For a vast country like with immeasurable tourism opportunities, the tourism sector contributes only 5.04 per cent to its GDP compared to smaller countries like Thailand (over 20 per cent), Maldives (25 per cent), Turkey (15 per cent) and others.

Goa, on that count, has done better than the national average with tourism contributing 16.4 per cent to its GDP and generating 35 per cent of the employment in the State. Still, its tourism potential remains under-tapped due to widespread red tapism that breeds delays and, ultimately, corruption.

All this has led to the supply falling behind demand in the tourism market.
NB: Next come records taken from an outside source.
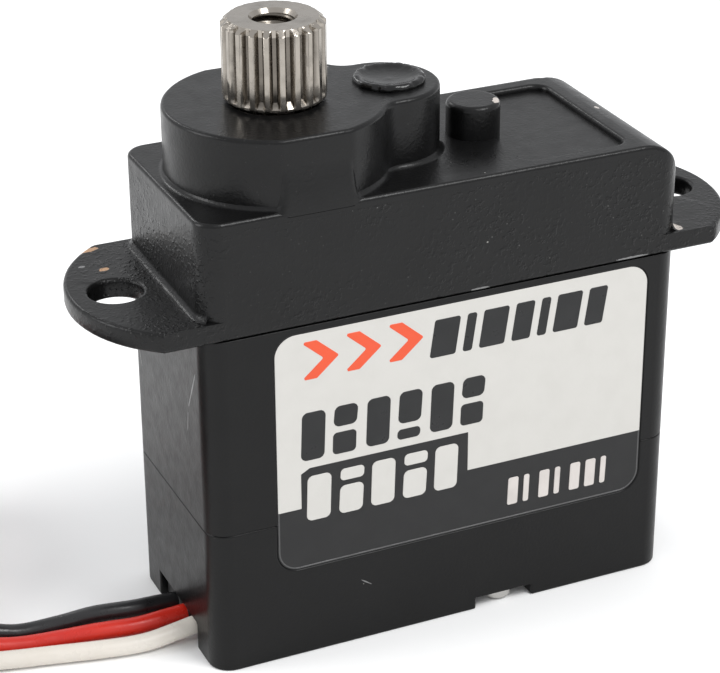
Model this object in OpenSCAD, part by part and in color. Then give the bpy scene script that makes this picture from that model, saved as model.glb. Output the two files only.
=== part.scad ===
// Micro servo motor: a three-part case, a five-stage metal gear train, a coreless motor,
// a feedback potentiometer, a circuit board and a three-wire lead with its connector.
// X runs along the case, Y across it and Z up the output shaft. The origin is under the middle
// of the case, on the surface that the servo stands on.

/* [Case] */
// Length of the case without its ears
case_l = 24.5; // [24:0.1:26]
// Width of the case
case_w = 10.4; // [10.4:0.1:11]
// Radius of the case's vertical edges
case_r = 1.1; // [0.9:0.1:1.3]
// Thickness of the case's walls
wall = 0.75; // [0.6:0.05:0.8]
// Height of the seam between the bottom cover and the middle case
cover_z = 7.5; // [7:0.1:8.5]
// Height of the seam between the middle case and the upper case
seam_z = 17.6; // [17.6:0.1:17.8]
// Height of the upper case's deck
deck_z = 23.35; // [23.3:0.05:23.5]
// Height of the gear tower's top face
tower_z = 26.65; // [26.5:0.05:26.7]
// Radius that rounds the deck down at the end away from the shaft
end_r = 2.2; // [1.5:0.1:2.4]

/* [Mounting ears] */
// Length of each ear
ear_l = 4.5; // [4:0.1:5.5]
// Thickness of the ears
ear_t = 1.0; // [0.8:0.1:1.4]
// Radius of the ears' ends
ear_end_r = 6.45; // [5.5:0.05:8]
// Diameter of the hole in each ear
ear_hole_d = 2.5; // [2:0.1:2.7]
// Distance from the case's end face to the middle of the ear's hole
ear_hole_x = 2.3; // [2:0.1:2.6]

/* [Tower and deck] */
// Radius of the gear tower
tower_r = 5.21; // [5.15:0.01:5.25]
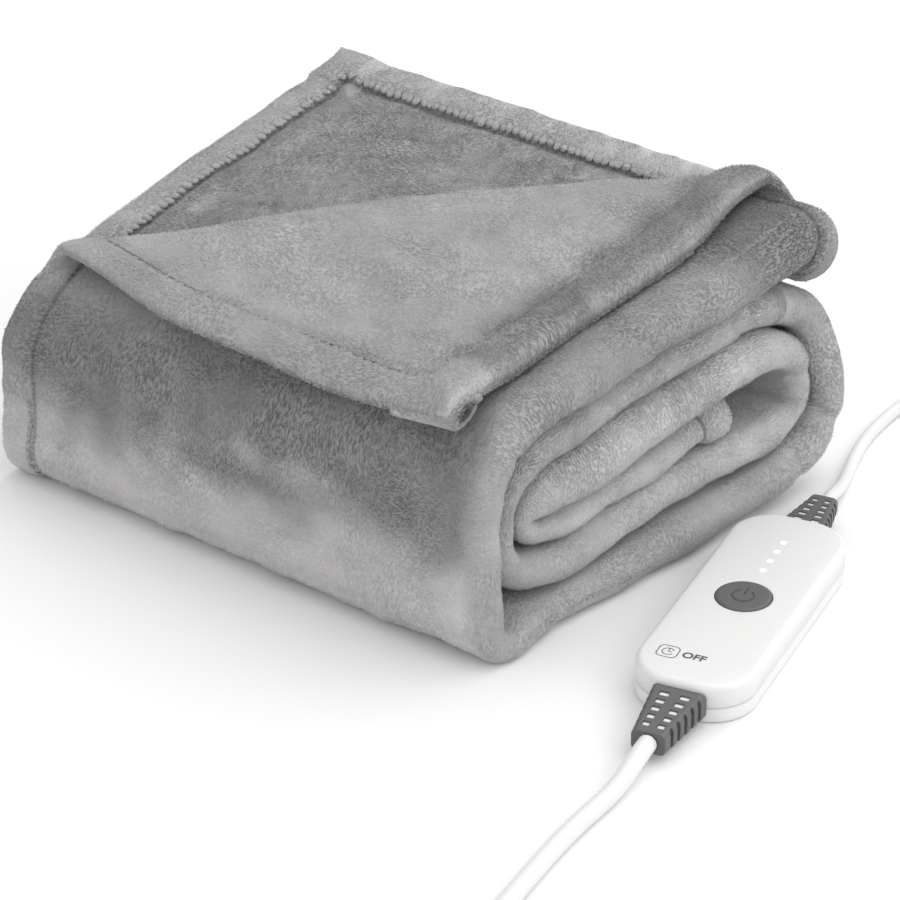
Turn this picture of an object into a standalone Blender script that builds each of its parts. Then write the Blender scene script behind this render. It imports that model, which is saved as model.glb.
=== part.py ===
"""Electric heated throw: folded in four lengthwise, rolled up flat, with the
corner of its top ply turned back, and its hand controller on the floor beside it.

Metres, +Z up. The roll's axis lies along X, its near end (the end that shows the
turns) looks along +X, and its front wall looks along -Y.
"""

import math
from collections import namedtuple

import bmesh
import bpy
import numpy as np
from mathutils import Matrix, Vector

# ----------------------------------------------------------------- blanket sizes
CLOTH = 0.0040  # two plush faces laid together, pressed by the turns above
PLY_GAP = 0.0004
HEM = 0.020  # width of the turned hem
HEM_SWELL = 0.10  # share of the free room between two plies that a hem fills
FREE_HEM_SWELL = 0.0012  # each side, where nothing lies on the hem
DROP_X = 0.128  # the top ply's end hem is flat past here, where the roll turns down
OUTER_HEM_X = -0.149  # long hem of the outer ply, at the far end of the roll
INNER_HEM_X = -0.149  # long hem of the second ply
FAR_FOLD_X = -0.145  # middle fold of the cloth, inside the far end

# The roll's middle line, from the free end on top to the core, seen from +X.
# reach is the X where the plies start to turn round the near end.
Turn = namedtuple("Turn", "y z thick reach")
ROLL = (
    # top band, from the free end to the front
    Turn(0.1010, 0.1200, 0.0250, 0.146),
    Turn(0.0975, 0.1275, 0.0240, 0.147),
    Turn(0.0900, 0.1330, 0.0240, 0.148),
    Turn(0.0750, 0.1365, 0.0245, 0.149),
    Turn(0.0580, 0.1365, 0.0245, 0.149),
    Turn(0.0400, 0.1340, 0.0240, 0.149),
    Turn(0.0150, 0.1320, 0.0240, 0.149),
    Turn(-0.0200, 0.1295, 0.0240, 0.149),
    Turn(-0.0550, 0.1255, 0.0240, 0.149),
    Turn(-0.0850, 0.1215, 0.0235, 0.149),
    Turn(-0.1100, 0.1165, 0.0225, 0.149),
    # front wall
    Turn(-0.1280, 0.1070, 0.0194, 0.150),
    Turn(-0.1370, 0.0940, 0.0179, 0.150),
    Turn(-0.1392, 0.0760, 0.0174, 0.150),
    Turn(-0.1392, 0.0540, 0.0174, 0.150),
    Turn(-0.1400, 0.0360, 0.0174, 0.150),
    Turn(-0.1415, 0.0220, 0.0170, 0.150),
    Turn(-0.1400, 0.0125, 0.0150, 0.152),
    Turn(-0.1335, 0.0078, 0.0150, 0.154),
    Turn(-0.1200, 0.0083, 0.0165, 0.154),
    # bottom band
    Turn(-0.0880, 0.0090, 0.0174, 0.151),
    Turn(-0.0500, 0.0092, 0.0174, 0.151),
    Turn(-0.0150, 0.0102, 0.0194, 0.151),
    Turn(0.0200, 0.0110, 0.0214, 0.151),
    Turn(0.0500, 0.0126, 0.0214, 0.151),
    Turn(0.0780, 0.0165, 0.0214, 0.151),
    # back wall
    Turn(0.0970, 0.0245, 0.0204, 0.150),
    Turn(0.1096, 0.0368, 0.0199, 0.149),
    Turn(0.1130, 0.0530, 0.0199, 0.148),
    Turn(0.1095, 0.0690, 0.0199, 0.147),
    Turn(0.1036, 0.0843, 0.0199, 0.146),
    Turn(0.0931, 0.0981, 0.0199, 0.145),
    # second band
    Turn(0.0750, 0.1065, 0.0199, 0.144),
    Turn(0.0500, 0.1095, 0.0194, 0.144),
    Turn(0.0200, 0.1080, 0.0194, 0.143),
    Turn(-0.0150, 0.1043, 0.0194, 0.143),
    Turn(-0.0500, 0.1006, 0.0194, 0.143),
    Turn(-0.0800, 0.0970, 0.0189, 0.143),
    Turn(-0.1020, 0.0920, 0.0174, 0.143),
    Turn(-0.1155, 0.0830, 0.0160, 0.143),
    Turn(-0.1210, 0.0710, 0.0150, 0.143),
    Turn(-0.1215, 0.0570, 0.0150, 0.143),
    Turn(-0.1190, 0.0440, 0.0160, 0.143),
    Turn(-0.1100, 0.0335, 0.0174, 0.143),
    # fourth band
    Turn(-0.0920, 0.0290, 0.0184, 0.143),
    Turn(-0.0600, 0.0286, 0.0184, 0.143),
    Turn(-0.0200, 0.0320, 0.0184, 0.143),
    Turn(0.0200, 0.0345, 0.0194, 0.143),
    Turn(0.0550, 0.0355, 0.0194, 0.143),
    Turn(0.0755, 0.0388, 0.0190, 0.145),
    Turn(0.0876, 0.0480, 0.0176, 0.148),
    Turn(0.0897, 0.0610, 0.0174, 0.149),
    Turn(0.0867, 0.0730, 0.0180, 0.148),
    Turn(0.0775, 0.0815, 0.0200, 0.146),
    # third band
    Turn(0.0645, 0.0843, 0.0240, 0.144),
    Turn(0.0400, 0.0836, 0.0252, 0.142),
    Turn(0.0100, 0.0810, 0.0262, 0.142),
    Turn(-0.0250, 0.0762, 0.0278, 0.142),
    Turn(-0.0550, 0.0726, 0.0296, 0.142),
    Turn(-0.0800, 0.0705, 0.0296, 0.142),
    Turn(-0.0955, 0.0662, 0.0224, 0.142),
    Turn(-0.1028, 0.0577, 0.0120, 0.141),
    Turn(-0.0970, 0.0494, 0.0128, 0.140),
    # core
    Turn(-0.0840, 0.0468, 0.0146, 0.140),
    Turn(-0.0500, 0.0468, 0.0154, 0.140),
    Turn(-0.0150, 0.0498, 0.0162, 0.139),
    Turn(0.0150, 0.0543, 0.0174, 0.138),
    Turn(0.0440, 0.0572, 0.0180, 0.137),
)
FREE_END_S = 0.106  # Y of the top ply's end hem when it lies flat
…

What supply shortage does is it hands over the pricing power to players in the tourism industry, keeping their products and services out of the reach of many aspirational consumers.

In recent years, there has been a huge surge in the domestic demand for travel, but the supply has not kept pace with it. This has kept the room rentals of hotel properties at stratospheric levels.

Another reason for exorbitant room rentals or steep prices of tourism services could be because huge investment potential remains dormant due to bureaucratic red tape and graft. Ironically, every single-window clearance has several invisible windows behind it that have to be passed through for doing business.

Such a system offers entry only to a few privileged individuals, who are ready to insert the corruption costs into prices. This engine of corruption is kept oiled by bloated room rates and the short supply of inventories in the market.

Therefore, the tourism industry lobby consistently keeps knocking on the doors of bureaucracy and the political ecosystem with the demands for subsidies, incentives, infrastructure status and rationalisation of taxes and levies to make themselves competitive in the market or just to further boost their profits.

This has been playing out forever in the cycle of the tourism industry. Now that Goa, as a tourism destination, is nearing its saturation point, players allege the wheeling and dealing in the political and bureaucratic corridors has gotten even more aggressive.

There’s no doubt Goa has a great tourism story to be told, but its narrative is being marred with unimaginative and irresponsible story writers, whose sight is solely fixed on revenues. Their blinkered vision cannot see environmental and social elements, which are left out of the plain sight of today’s architects and planners of the tourism sector.